To start this, I have to introduce a different filmmaker... One many film aficianados are already familiar with and may be new to the layman who reads this movie blog (Odin help you if you read this blog thinking my opinion is the end-all, be-all, though)...
D.W. Griffith.


Honestly, D.W. Griffith is considered the grandfather of modern cinema (though there are a few filmmakers before him to have done what he's before him) with his then-innovative use of parallel editing, set design and forms of story-telling. But if you mention him to an African-American historian of cinema, or maybe even an member of the NAACP, you may see his/her eyes roll at Griffith's mention. And there's a pretty good reason why...


The Birth of a Nation is a 3 hour movie Griffith notoriously made in 1915 that made significant history in cinema and is remembered as the first film epic. It was also racist as fuck (and boring, depending on who you ask) as it depicted a fictional account of the creation of the Ku Klux Klan, presenting them as the men who brought order back to America after the Emancipation was put into effect and the Civil War was brought to an end.
It romanticizes the shit out of this story by making its main focus not the initiation of what is probably the most despicable hate group in existence save for the Nazis (say what you will about Westboro Baptist Church, they are idiots and their views are despicable, but at least they never murdered anyone), but the relationship between two families in the middle of the Civil War - sort of like how Titanic was about DiCaprio and Winslet getting it and the Titanic was just the setting. The movie is three-hours because we follow the story of these families, rather than just making a big deal about a tragic tier in American History.
Of course, this is not relevant yet to Perry yet because in spite of The Birth of a Nation's disgusting ethics, it is actually an effective form of storytelling and, if it wasn't overtly racist as it simply was, it might have been a greater movie than it already is considered.

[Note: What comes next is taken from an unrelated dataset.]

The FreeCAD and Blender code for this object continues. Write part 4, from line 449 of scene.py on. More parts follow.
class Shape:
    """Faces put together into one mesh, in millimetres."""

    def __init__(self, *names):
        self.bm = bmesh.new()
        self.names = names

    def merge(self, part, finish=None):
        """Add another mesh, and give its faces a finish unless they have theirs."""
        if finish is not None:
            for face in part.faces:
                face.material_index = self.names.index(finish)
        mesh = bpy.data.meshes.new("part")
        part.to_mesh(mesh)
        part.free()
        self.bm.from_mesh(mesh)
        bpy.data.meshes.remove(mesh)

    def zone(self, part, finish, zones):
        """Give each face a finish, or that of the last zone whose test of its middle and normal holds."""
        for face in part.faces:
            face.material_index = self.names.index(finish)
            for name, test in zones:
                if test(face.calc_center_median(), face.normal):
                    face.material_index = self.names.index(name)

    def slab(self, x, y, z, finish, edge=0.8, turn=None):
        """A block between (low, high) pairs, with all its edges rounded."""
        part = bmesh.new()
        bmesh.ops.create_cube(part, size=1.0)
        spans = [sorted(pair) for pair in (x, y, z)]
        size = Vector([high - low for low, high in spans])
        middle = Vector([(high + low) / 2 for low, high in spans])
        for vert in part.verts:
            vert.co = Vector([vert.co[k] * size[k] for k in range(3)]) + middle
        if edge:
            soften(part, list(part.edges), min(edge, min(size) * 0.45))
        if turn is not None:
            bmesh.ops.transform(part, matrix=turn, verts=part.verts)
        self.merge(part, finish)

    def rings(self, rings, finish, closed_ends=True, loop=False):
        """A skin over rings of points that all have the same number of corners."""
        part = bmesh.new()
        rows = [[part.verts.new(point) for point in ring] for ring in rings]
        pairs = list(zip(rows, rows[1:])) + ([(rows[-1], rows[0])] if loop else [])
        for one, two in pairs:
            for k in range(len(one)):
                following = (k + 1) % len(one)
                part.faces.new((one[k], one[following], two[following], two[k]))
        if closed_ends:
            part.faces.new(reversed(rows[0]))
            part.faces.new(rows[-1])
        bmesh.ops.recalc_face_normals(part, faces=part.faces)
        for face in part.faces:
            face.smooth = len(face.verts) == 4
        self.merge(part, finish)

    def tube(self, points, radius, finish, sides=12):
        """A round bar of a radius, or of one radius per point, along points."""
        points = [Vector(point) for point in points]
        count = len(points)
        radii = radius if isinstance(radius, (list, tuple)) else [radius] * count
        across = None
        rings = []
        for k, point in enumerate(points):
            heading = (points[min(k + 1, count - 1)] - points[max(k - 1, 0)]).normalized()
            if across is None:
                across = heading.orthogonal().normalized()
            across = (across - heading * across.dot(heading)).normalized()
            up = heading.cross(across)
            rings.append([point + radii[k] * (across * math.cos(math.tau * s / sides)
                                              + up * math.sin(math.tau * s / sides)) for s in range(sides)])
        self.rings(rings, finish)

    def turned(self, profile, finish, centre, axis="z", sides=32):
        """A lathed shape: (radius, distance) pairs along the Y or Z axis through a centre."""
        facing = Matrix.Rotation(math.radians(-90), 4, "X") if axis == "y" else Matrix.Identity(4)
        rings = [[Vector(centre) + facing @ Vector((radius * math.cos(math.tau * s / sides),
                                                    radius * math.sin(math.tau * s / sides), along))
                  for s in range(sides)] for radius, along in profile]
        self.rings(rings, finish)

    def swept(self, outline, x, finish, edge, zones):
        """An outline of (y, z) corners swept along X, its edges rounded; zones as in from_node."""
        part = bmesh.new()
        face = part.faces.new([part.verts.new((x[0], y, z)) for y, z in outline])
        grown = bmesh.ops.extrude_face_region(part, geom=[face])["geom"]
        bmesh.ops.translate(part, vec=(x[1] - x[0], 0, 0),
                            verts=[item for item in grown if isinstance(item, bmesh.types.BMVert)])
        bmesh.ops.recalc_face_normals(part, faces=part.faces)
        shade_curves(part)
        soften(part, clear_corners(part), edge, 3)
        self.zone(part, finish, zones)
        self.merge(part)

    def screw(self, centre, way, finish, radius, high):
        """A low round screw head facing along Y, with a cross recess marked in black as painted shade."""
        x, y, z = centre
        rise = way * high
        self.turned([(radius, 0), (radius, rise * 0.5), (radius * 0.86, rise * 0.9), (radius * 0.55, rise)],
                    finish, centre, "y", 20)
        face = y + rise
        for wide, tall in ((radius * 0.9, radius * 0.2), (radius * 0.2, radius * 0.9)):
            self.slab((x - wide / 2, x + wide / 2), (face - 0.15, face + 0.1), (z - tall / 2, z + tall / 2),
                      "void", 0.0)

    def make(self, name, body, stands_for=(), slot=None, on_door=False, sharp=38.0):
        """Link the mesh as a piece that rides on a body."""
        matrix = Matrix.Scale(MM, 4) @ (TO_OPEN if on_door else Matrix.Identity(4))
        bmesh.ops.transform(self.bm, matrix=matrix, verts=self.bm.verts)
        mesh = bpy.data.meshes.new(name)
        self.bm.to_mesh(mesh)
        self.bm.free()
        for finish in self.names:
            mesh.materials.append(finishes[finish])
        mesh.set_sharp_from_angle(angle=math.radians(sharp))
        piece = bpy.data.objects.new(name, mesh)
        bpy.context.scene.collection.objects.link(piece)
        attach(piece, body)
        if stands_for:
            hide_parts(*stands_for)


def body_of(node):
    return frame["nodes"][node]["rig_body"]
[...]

No, the reason why this is relevant to Perry is because Griffith didn't know what he was doing was harmful to the perceptions of a race. He actually thought what he was doing and saying was good. He was naive. He even had two "good" black characters in The Birth of a Nation, but they are caricatures of heinous house slave stereotypes, the kind of black character Uncle Ruckus would claim to be a fine example of what a negro should be. In addition, once he found out what he said in this movie was absolutely wrong (though it may be he was just sorry that it ruined his career), he tried to apologize with the (similarly-racist for its use of yellowface and Asian stereotyping) romantic tale of Broken Blossoms.
He didn't mean wrong to the world, he just brought it ignorantly.

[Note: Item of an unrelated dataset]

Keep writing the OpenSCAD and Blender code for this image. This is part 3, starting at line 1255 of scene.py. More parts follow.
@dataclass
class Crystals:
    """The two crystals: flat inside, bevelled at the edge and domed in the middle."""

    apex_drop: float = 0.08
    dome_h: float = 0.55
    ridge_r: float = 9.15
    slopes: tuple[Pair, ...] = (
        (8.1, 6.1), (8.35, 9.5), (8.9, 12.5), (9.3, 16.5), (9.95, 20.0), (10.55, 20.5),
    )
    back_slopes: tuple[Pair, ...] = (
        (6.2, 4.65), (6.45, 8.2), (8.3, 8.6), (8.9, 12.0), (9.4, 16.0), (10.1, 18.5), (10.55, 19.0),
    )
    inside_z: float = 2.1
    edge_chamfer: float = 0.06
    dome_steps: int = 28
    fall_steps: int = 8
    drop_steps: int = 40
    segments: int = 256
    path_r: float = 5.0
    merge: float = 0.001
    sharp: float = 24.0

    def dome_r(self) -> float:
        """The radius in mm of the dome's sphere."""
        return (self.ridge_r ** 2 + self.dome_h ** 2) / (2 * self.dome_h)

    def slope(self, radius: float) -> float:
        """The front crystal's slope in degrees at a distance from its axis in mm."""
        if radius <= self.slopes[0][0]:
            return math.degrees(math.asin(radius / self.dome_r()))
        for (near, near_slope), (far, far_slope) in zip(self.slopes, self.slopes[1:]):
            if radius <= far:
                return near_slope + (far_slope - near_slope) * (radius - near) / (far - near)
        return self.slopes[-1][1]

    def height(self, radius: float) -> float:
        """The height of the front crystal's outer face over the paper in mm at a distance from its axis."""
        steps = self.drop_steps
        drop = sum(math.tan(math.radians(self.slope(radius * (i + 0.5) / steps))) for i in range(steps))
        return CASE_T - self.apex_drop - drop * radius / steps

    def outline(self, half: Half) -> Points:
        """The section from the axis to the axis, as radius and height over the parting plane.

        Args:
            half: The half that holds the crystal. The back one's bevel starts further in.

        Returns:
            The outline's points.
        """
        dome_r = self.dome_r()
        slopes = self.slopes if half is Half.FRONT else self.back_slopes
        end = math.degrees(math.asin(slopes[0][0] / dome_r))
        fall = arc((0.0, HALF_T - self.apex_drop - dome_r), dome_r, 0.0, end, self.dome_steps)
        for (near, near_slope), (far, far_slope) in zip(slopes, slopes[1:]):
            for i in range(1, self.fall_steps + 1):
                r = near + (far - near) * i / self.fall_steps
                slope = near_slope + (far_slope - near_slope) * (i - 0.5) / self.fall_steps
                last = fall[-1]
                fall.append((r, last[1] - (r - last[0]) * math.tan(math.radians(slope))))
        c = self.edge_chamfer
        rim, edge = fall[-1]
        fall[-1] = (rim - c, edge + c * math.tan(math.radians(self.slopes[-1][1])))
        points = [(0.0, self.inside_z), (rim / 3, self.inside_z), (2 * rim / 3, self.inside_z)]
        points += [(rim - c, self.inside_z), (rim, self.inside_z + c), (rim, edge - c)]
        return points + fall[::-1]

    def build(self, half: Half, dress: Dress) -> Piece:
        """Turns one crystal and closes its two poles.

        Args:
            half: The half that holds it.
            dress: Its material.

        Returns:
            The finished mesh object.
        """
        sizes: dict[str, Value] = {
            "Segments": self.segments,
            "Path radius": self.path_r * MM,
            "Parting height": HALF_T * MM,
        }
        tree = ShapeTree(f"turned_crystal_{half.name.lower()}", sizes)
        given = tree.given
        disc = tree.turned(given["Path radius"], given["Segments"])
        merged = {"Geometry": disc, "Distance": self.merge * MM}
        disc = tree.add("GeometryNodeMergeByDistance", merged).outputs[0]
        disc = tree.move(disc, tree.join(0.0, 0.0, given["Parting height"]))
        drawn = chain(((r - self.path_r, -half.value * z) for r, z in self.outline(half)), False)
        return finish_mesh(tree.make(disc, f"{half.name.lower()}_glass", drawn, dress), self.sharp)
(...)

Also, nobody makes Idris Elba out to be a bitch...
That shit is unforgivable.

That's exactly my problem with Tyler Perry. Say what you will about his morals: They are for the most part fine. He is focused on the good things about the world he speaks to that he doesn't notice how he presents the bad things in it. He uses not just stereotypical but also cliched aspects of his African-American characters, always presenting them as privy to domestic violence, urban crime and things are black and white with characters. When a character is evil, he will make them out to be evil, but those characters will almost always be black and almost always be acting urban and thuggish without any answer to it. The one good thing to come out well from this is the development of the lead character (in writing at least, the acting is usually still bad) - most notably the developmental empowerment of Perry's female characters (y'know the ones that aren't Perry in a fat suit), such as in Diary of a Mad Black Woman. But sometimes, even those backfire from independence to absolute incompetence or dehumanizing aspects like in Madea Goes to Jail It's possibly is a familiar manner in how he gets his audience, but it also is the sort of apologetic stereotyping that makes movies like Crash and The Blind Side just as horribly unwatchable for me, despite their good intentions.

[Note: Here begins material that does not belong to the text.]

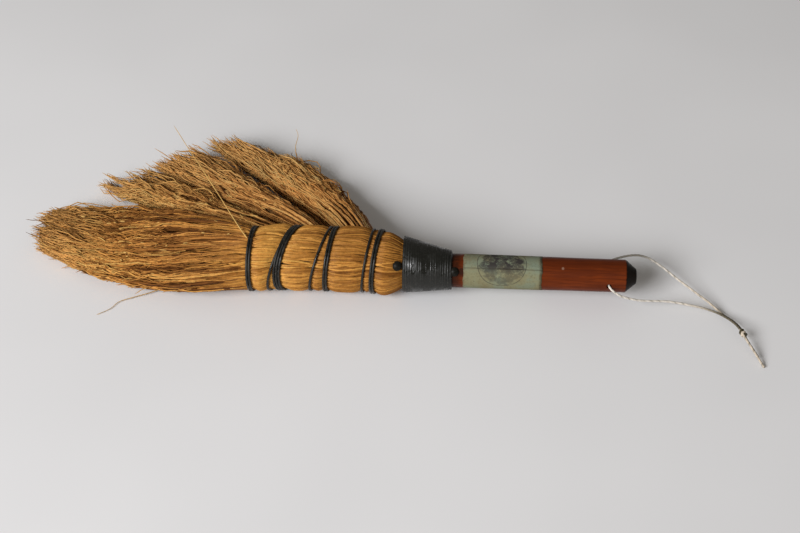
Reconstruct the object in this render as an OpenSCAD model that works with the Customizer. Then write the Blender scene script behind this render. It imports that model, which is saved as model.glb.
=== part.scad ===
// A broomcorn hand whisk of the wing type, lying on a table.
// The handle points along +X, the brush fans out to -X and +Y, and the table is z = 0.

/* [Handle] */
// Diameter of the wooden handle where it leaves the neck winding
handle_d = 22.2; // [20:0.2:24]
// Diameter of the handle where the butt chamfer starts
butt_d = 21.4; // [19:0.2:22]
// Length of handle outside the neck winding
handle_l = 119.5; // [100:0.5:140]
// Height of the handle's centre line above the table
handle_z = 19.5; // [17:0.5:24]
// Length of the black chamfer at the butt
chamfer_l = 7; // [5:0.5:10]
// Diameter of the flat at the very end of the butt
butt_flat_d = 9; // [6:0.5:14]
// Length of the tapered spike that holds the handle in the broomcorn
spike_l = 66; // [40:1:80]
// Diameter of the spike's blunt tip
spike_tip_d = 8; // [6:1:12]
// Diameter of the cross hole for the hanging string
hole_d = 3.4; // [2.6:0.2:5]
// Distance from the butt's end to the cross hole
hole_from_end = 18; // [12:0.5:22]

/* [Paper label] */
// Length of the paper label along the handle
label_l = 51; // [30:1:60]
// Bare wood between the neck winding and the label
label_gap = 7.5; // [5:0.5:12]
// Thickness of the paper with its glue
label_t = 0.25; // [0.2:0.05:0.4]
// Width of the glued lap, in degrees round the handle
label_lap = 24; // [10:2:40]

/* [Wire] */
// Diameter of the blackened binding wire
wire_d = 1.6; // [1:0.1:1.8]
// Length of the neck winding's taper
neck_l = 31; // [24:1:36]
// How far the neck winding laps onto the shoulder
neck_lap = 2; // [0:0.5:4]
// Outer diameter of the neck winding where the taper starts
neck_d = 37; // [32:0.5:40]
// How far a wire band bites into the stalks
wire_bite = 0.4; // [0.2:0.1:0.6]
// Distance of each wire band's last turn from the neck winding, tip end first
band_x = [99, 74, 48, 17.5]; // [10:0.5:100]

/* [Shoulder] */
// Length of the bound shoulder
shoulder_l = 101; // [90:1:110]
// Width of the shoulder across the fan
shoulder_w = 43.6; // [38:0.2:48]
// Height of the shoulder
shoulder_h = 41.6; // [36:0.2:46]
// How far the shoulder's middle lies to the fan side of the handle's centre line
shoulder_off = 6; // [4:0.5:8]
// The same distance at the shoulder's brush end
tip_off = 3.8; // [2:0.2:8]
// How far the bands draw the shoulder in
band_pinch = 1.1; // [1:0.1:1.4]
// Diameter of the packed core of stalks inside the cover stalks
core_d = 31; // [28:1:34]

/* [Brush heads] */
// Thickness of the fan heads where they leave the shoulder
head_root_t = 25; // [20:1:30]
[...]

In addition, his presentation of filmmaking and his success leads to an unfair monopoly on black cinema that keeps some better Afro American filmmakers from getting enough attention among a predominantly white (and predominantly male) business - Steve McQueen, Robert Townsend, Ernest Dickerson, John Singleton, Neil LaBute, Lee Daniels, Antoine Fuqua are only among a few black directors who are shied away from because most people consider Tyler Perry the final coming of black cinema... Not to mention one of the most provocative filmmakers of all time, Spike Lee, though he's somewhat fighting that off by making the most out of whatever projects he can produce, even with some shoddy ones like Miracle at St. Anna.

In the end, the spotlight put on Tyler Perry's presentation of African Americans is not that very much different from D.W. Griffith's and I can't forgive that. The only difference is Griffith was kind of a good filmmaker anyway.

And can handle criticism without telling me to go to Hell.